5. FULL GENERATION LOOP:
generated_tokens = list(prompt) while len(generated_tokens) < max_tokens: # Draft model produces a tree (mocked: you pass it in) tree_tokens, tree_parents = draft_model(generated_tokens)
# Build tree attention mask
mask = build_tree_mask(len(generated_tokens), tree_parents)
# Run target model on [generated_tokens | tree_tokens]
logits = target_model(generated_tokens + tree_tokens, mask)
# Extract logits at tree positions only
tree_logits = logits[len(generated_tokens):]
# Acceptance/rejection
accepted, new_token = accept_reject(tree_tokens, tree_parents,
tree_logits, temperature=0)
# Append accepted tokens
for token in accepted:
generated_tokens.append(token)
# If nothing accepted, fall back to target's greedy prediction
# at the last prompt position
if not accepted:
prompt_logits = target_model(generated_tokens, causal_mask)
new_token = argmax(prompt_logits[-1])
generated_tokens.append(new_token)
6. DELIVERABLES:
- Function build_tree_mask(prompt_len, tree_parents) → mask (P+N, P+N)
- Function verify_and_accept(prompt_tokens, tree_tokens, tree_parents,
target_model, temperature) → (accepted_tokens, new_token)
- A MinimalLM class (or equivalent) for the target model
- Test 1 (BASIC): prompt=[10, 20, 30], tree with 3 root nodes,
temperature=0. Compare generated sequence against autoregressive
greedy decoding.
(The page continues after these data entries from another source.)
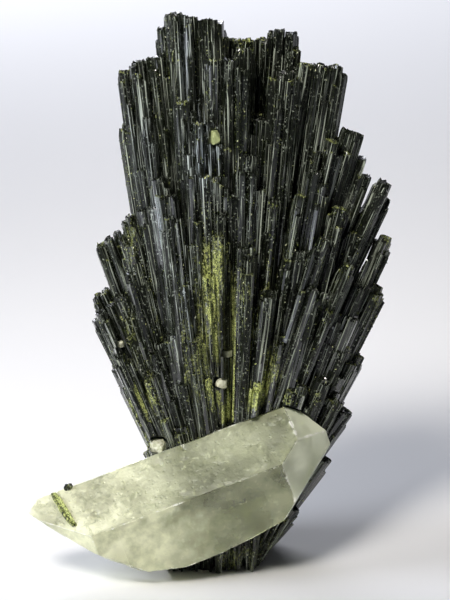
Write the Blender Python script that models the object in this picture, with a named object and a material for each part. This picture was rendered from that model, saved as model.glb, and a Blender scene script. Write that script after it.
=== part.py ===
"""Epidote crystal fan with a quartz crystal lying across the front of its foot.

The fan stands on its foot: +Z is up, -Y is the front, and the origin is the bottom centre of the whole
specimen. Everything below is worked out in millimetres in the fan's own frame, whose origin is the middle
of the foot, and is turned into metres when a mesh is made.
"""

import math
import random

import bmesh
import bpy
from mathutils import Matrix, Vector

MM = 0.001

# Driving dimensions, in millimetres and degrees
SPECIMEN_SHIFT = (2.68, 4.46, 0.0)  # from the middle of the foot to the specimen's bottom centre
ROOT_DEPTH = 8.0  # the crystals fan out from a line this far below the foot
FOOT_TRIM = 3.0  # each crystal runs this far past the floor before the foot is cut flat
JOINT_GAP = 0.3  # clearance between touching minerals
ROOT_TAPER = 0.55  # a crystal's width at the root, as a share of its width at the tip
SEED = 41
FAN_SOLVER = "MANIFOLD"  # the exact solver loses most of so many nearly parallel crystals

# How far the crystals reach from the root, by their angle from the vertical (negative is to the left)
REACH = [
    (-24.5, 44.0), (-23.0, 50.0), (-20.5, 56.0), (-15.0, 61.0), (-13.2, 66.0), (-11.8, 80.0),
    (-7.5, 84.0), (-5.0, 88.0), (0.0, 86.0), (6.5, 86.0), (11.5, 82.0), (13.0, 75.0),
    (16.5, 70.0), (20.5, 65.0), (24.0, 55.0), (27.0, 48.0),
]

EDGE_MARGIN = 1.08  # the filling crystals keep this far inside that outline

# Ranks of filling crystals from the front to the back: depth at the tip, shortest and longest reach as a
# share of the fan's, and how many stand side by side
RANKS = [
    (-8.4, 0.34, 0.62, 11),
    (-6.4, 0.50, 0.84, 13),
    (-4.2, 0.70, 0.93, 14),
    (-1.6, 0.84, 0.98, 14),
    (1.2, 0.86, 0.99, 14),
    (4.0, 0.82, 0.98, 13),
    (6.6, 0.62, 0.93, 12),
    (8.8, 0.40, 0.80, 11),
]

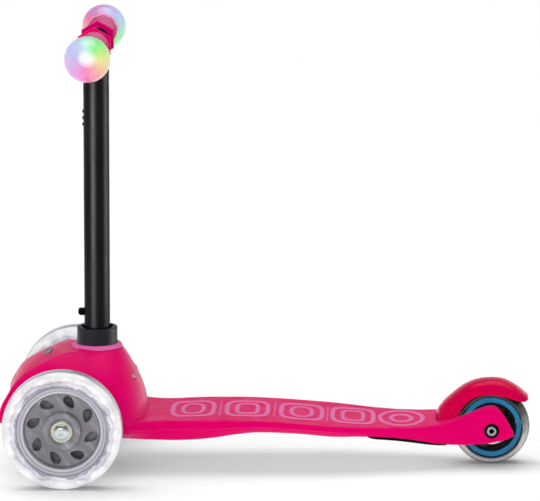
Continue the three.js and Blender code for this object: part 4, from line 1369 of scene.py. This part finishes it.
def t_bar():
    """Stem and cross tube, welded together, with the button's hole in the front of the stem."""
    level = (BAR_LINE - FOOT).length / MM
    outer = [(STEM_R, 66.4), *((STEM_R, 100 + 6 * k) for k in range(54)), (STEM_R, level)]
    stem_line = [(12.6, 66), *outer, (11.2, level), (11.2, 66), (12.6, 66)]
    stem = lean(turned("stem", stem_line, Vector(), tube_coat, "Z"))
    cross_line = closed(both_faces([(9.7, 96), (10.9, 96), (CROSS_R, 95.4)]))
    cross = turned("cross", cross_line, BAR_LINE, tube_coat)
    weld = weld_bead(level)
    carve(stem, [bore_tool(4.3, -20, -4, on_stem(BUTTON_LEVEL), "X", 32)])
    tube = combine("t_bar", [stem, cross, weld])
    return finished(tube, "t_bar", "t_bar_tube")


def weld_bead(level):
    """Rippled bead where the stem meets the cross tube."""
    rows = []
    for t in turns(160):
        x, y = (STEM_R + 0.1) * math.cos(t), (STEM_R + 0.1) * math.sin(t)
        drop = math.sqrt(max(0.0, CROSS_R**2 - min(x * x, (CROSS_R - 0.1) ** 2)))
        ripple = 0.25 * math.sin(t * 42)
        spot = FOOT + STEM_TURN @ (Vector((x, y, level - drop - 0.4)) * MM)
        out = STEM_TURN @ Vector((math.cos(t), math.sin(t), -0.4)).normalized()
        rows.append([spot + (out * (1.5 + ripple) * math.cos(a) + LEAN * 1.6 * math.sin(a)) * MM
                     for a in turns(8)])
    return skin("weld", rows, tube_coat, 70, close_u=True, close_v=True)


def stem_pips():
    """Three small pips in a row on the front of the stem."""
    profile = [(0, 12.6), (1.9, 12.6), (1.8, 13.3), (1.3, 13.9), (0.6, 14.1), (0, 14.15)]
    pips = [turned("pip", profile, on_stem(height), tube_coat, "X", 24, side=-1)
            for height in (349, 355.5, 362)]
    finished(combine("stem_pips", pips), "t_bar")


def stem_socket():
    """Black socket: thick collar with a rolled rim, and the taper that grips the stem."""
    bore = 13.3
    corners = [(0, 56.8), (16.5, 56.8, 0.5), (16.5, 108, 2), (20.5, 112, 1.5), (20.5, 142, 1.3),
               (15.9, 142, 1.0), (15.5, 134.5, 1), (bore, 130, 1), (bore, 65.8, 0.2), (0, 65.8)]
    socket = lean(turned("socket", rounded(corners, 0.5, 5), Vector(), socket_black, "Z"))
    return finished(socket, "chassis", "stem_socket")


def release_button():
    """Domed snap button with a shoulder behind the tube wall."""
    corners = [(0, 8), (5.6, 8, 0.3), (5.6, 9.2, 0.3), (4.0, 9.2, 0.2), (4.0, 17.0, 1.2), (2.9, 18.9, 1.6),
               (0, 19.5)]
    profile = rounded(corners, 0.3, 6)
    button = turned("snap_button", profile, on_stem(BUTTON_LEVEL), socket_black, "X", 48, side=-1)
    finished(button, "release_button", "release_button")


def button_leaf():
    """Spring strip bent into an upturned U behind the button."""
    front, back = -7.7, 9.4              # faces of its two legs, from the stem's axis
    crown, leaf = 26, 0.8                # height where the bend starts, and the strip's thickness
    mid, radius = (front + back) / 2, (back - front - leaf) / 2
    arch = [(mid - radius * math.cos(t), crown + radius * math.sin(t))
            for t in (math.pi * k / 16 for k in range(17))]
    line = [Vector(p) for p in [(mid - radius, -7), *arch, (mid + radius, -3)]]
    rows = []
    for i, spot in enumerate(line):
        along = (line[min(i + 1, len(line) - 1)] - line[max(i - 1, 0)]).normalized()
        rows.append([on_stem(BUTTON_LEVEL + spot.y - along.x * p.x)
                     + Vector((spot.x + along.y * p.x, p.y, 0)) * MM
                     for p in box_loop(-leaf / 2, leaf / 2, -3.5, 3.5, 0.2, 3)])
    strip = skin("button_leaf", rows, zinc, close_u=True, caps=True)
    flexing(strip, "button_clip")


GRIP_R = 14.1


def grip(name, side):
    """Soft sleeve with rows of raised dashes, a rolled end and a six-sided flange."""
    corners = [(11.7, 23.4), (13.6, 23.4, 0.4), (GRIP_R, 26, 0.6), (GRIP_R, 93.6, 1), (15.5, 94.8, 0.8),
               (15.5, 98, 0.9), (11.7, 98)]
    profile = closed(rounded(corners, 0.6, 5))
    sleeve = turned(f"grip_sleeve_{name}", profile, BAR_LINE, grip_rubber(), side=side)
    finished(sleeve, "t_bar", f"grip_{name}")
    dashes = combine(f"grip_dashes_{name}", grip_dashes(side))
    finished(dashes, "t_bar")

    outline = rounded([(b, a) for a, b in circle(18.7, 6)], 1.2, 4, close=True)
    flange = cut_plate(f"grip_flange_{name}", outline, [circle(11.8, 64)], 1.5, 0.5,
                       side_plate(BAR_LINE, side, 24.5), flange_pink)
    finished(flange, "t_bar")


def grip_dashes(side):
    """Low raised ovals in thirteen staggered rows round the grip, coloured darker as painted shade."""
    dashes = []
    rounds = 9
    for row in range(13):
        y = side * (30 + 5 * row)
        for k in range(rounds):
            turn = 2 * math.pi * (k + 0.5 * (row % 2)) / rounds - 0.05 * row
            loops = []
            for reach, lift in ((1.0, -0.3), (0.9, 0.5), (0.6, 0.8), (0.05, 0.85)):
                loop = []
                for t in turns(14):
                    x, z = spun(0, GRIP_R + lift, -turn - 0.21 * reach * math.sin(t))
                    loop.append(BAR_LINE + Vector((x, y + 1.15 * reach * math.cos(t), z)) * MM)
                loops.append(loop)
            dashes.append(skin("dash", loops, dash_rubber, 60, close_u=True))
    return dashes


def light_ball(name, side):
    """Milky ball with a moulded neck that meets the grip's end."""
    radius, inside, mouth = 22.5, 20.8, 18.2                    # outside, inside, and reach to the neck
    last = math.acos(-mouth / radius)
    outer = [spun(0, radius, -last * k / 40) for k in range(41)]
    inner = [spun(0, inside, -last * k / 24) for k in range(24, -1, -1)]
    centre = Vector((BAR.x, side * 116.5 * MM, BAR.z))
    glow = rainbow_ball(name, centre, 0.0 if side < 0 else 0.62 * math.pi)
    ball = turned(f"ball_{name}", [*outer, *inner], centre, glow, side=side)
    finished(ball, "t_bar", f"light_ball_{name}")
    module_line = [(0, 78), (8.6, 78), (9, 78.4), (9, 111), (8, 112), (5, 112), (4.6, 112.6), (0, 113)]
    module = turned(f"lamp_module_{name}", module_line, BAR_LINE, black, side=side, segments=48)
    finished(module, "t_bar", f"light_module_{name}")


# ------------------------------------------------------------ springs and kept CAD pieces


def flexing(piece, node):
    """Bakes a spring's placement into its mesh and hides the rigid CAD node that it stands in for."""
    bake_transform(piece)
    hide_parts(node)


def steering_spring(name):
    """Coil between the frame's bracket and the tie rod's tab."""
    node = f"steering_spring_{name}"
    low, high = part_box(node)
    wire = 0.8
    radius = (high[0] - low[0]) / MM / 2 - wire
    half = (high[1] - low[1]) / MM / 2 - wire
    windings, steps = 7, 24
    along = Vector((0, 1, 0))
    rows = []
    for k in range(windings * steps + 1):
        share = k / (windings * steps)
        turn = 2 * math.pi * windings * share
        out = Vector((math.cos(turn), 0, math.sin(turn)))
        spot = middle(node) + (out * radius + along * half * (2 * share - 1)) * MM
        rows.append([spot + (out * a + along * b) * MM for a, b in circle(wire, 10)])
    coil = skin(f"return_coil_{name}", rows, zinc, 60, close_u=True, caps=True)
    flexing(coil, node)


def dress(node, material, width=0.25):
    """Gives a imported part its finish, with its sharp edges eased."""
    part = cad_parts[node]
    if not part.data.materials:
        part.data.materials.append(material)
    for slot in part.material_slots:
        slot.material = material
    weld = part.modifiers.new("weld", "WELD")
    weld.merge_threshold = 0.00002
    flat = part.modifiers.new("flat", "DECIMATE")
    flat.decimate_type = "DISSOLVE"
    flat.angle_limit = math.radians(2)
    ease = part.modifiers.new("ease", "BEVEL")
    ease.width = width * MM
    ease.segments = 2
    ease.limit_method = "ANGLE"
    ease.angle_limit = math.radians(40)
    even = part.modifiers.new("even", "WEIGHTED_NORMAL")
    even.keep_sharp = True


def kept_parts():
    """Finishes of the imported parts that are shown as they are."""
    dress("steering_frame", black, 0.5)
    dress("tie_rod", zinc, 0.4)
    for name in SIDES:
        dress(f"knuckle_{name}", black, 0.4)
        dress(f"kingpin_{name}", zinc)
        dress(f"tie_rod_pin_{name}", zinc)
        dress(f"magnet_spacer_{name}", dark_steel)
        dress(f"frame_bolt_{name}", zinc)
    for node in ("socket_bolt", "rear_spacer", "brake_hinge_pin", "brake_spring"):
        dress(node, zinc, 0.15)


# ------------------------------------------------------------ assembly

make_camera()
make_floor()
make_lights()
front_shell()
shell_screws()
front_badge()
collar_ring()
deck()
underside_plate()
deck_pattern()
for which, direction in SIDES.items():
    front_wheel(which, direction)
    grip(which, direction)
    light_ball(which, direction)
    steering_spring(which)
rear_wheel()
brake_fender()
brake_pad()
tube_lights([t_bar(), stem_socket()])
stem_pips()
release_button()
button_leaf()
kept_parts()

# Keeps the paper's shadow free of magenta.
for shaded in ("deck_moulded", "deck_pattern", "tail_cover", "front_shell_skin", "fender"):
    bpy.data.objects[shaded].visible_diffuse = False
Must match EXACTLY.
- Test 2 (SUBTREE INVALIDATION): Construct a tree where a depth-1
node is REJECTED but its depth-2 children WOULD have been accepted
(if processed independently). Verify the depth-2 children are
correctly SKIPPED and the output matches autoregressive.
- Test 3 (MULTI-STEP): Run 3 consecutive verification cycles where
accepted tokens from cycle N become the prompt for cycle N+1.
Verify the full generated sequence matches autoregressive.
The test oracle: for temperature=0, speculative decoding MUST produce
EXACTLY the same output sequence as autoregressive greedy decoding of
the same target model. Any deviation is a bug.
Use only NumPy. No PyTorch, JAX, TensorFlow, or autograd.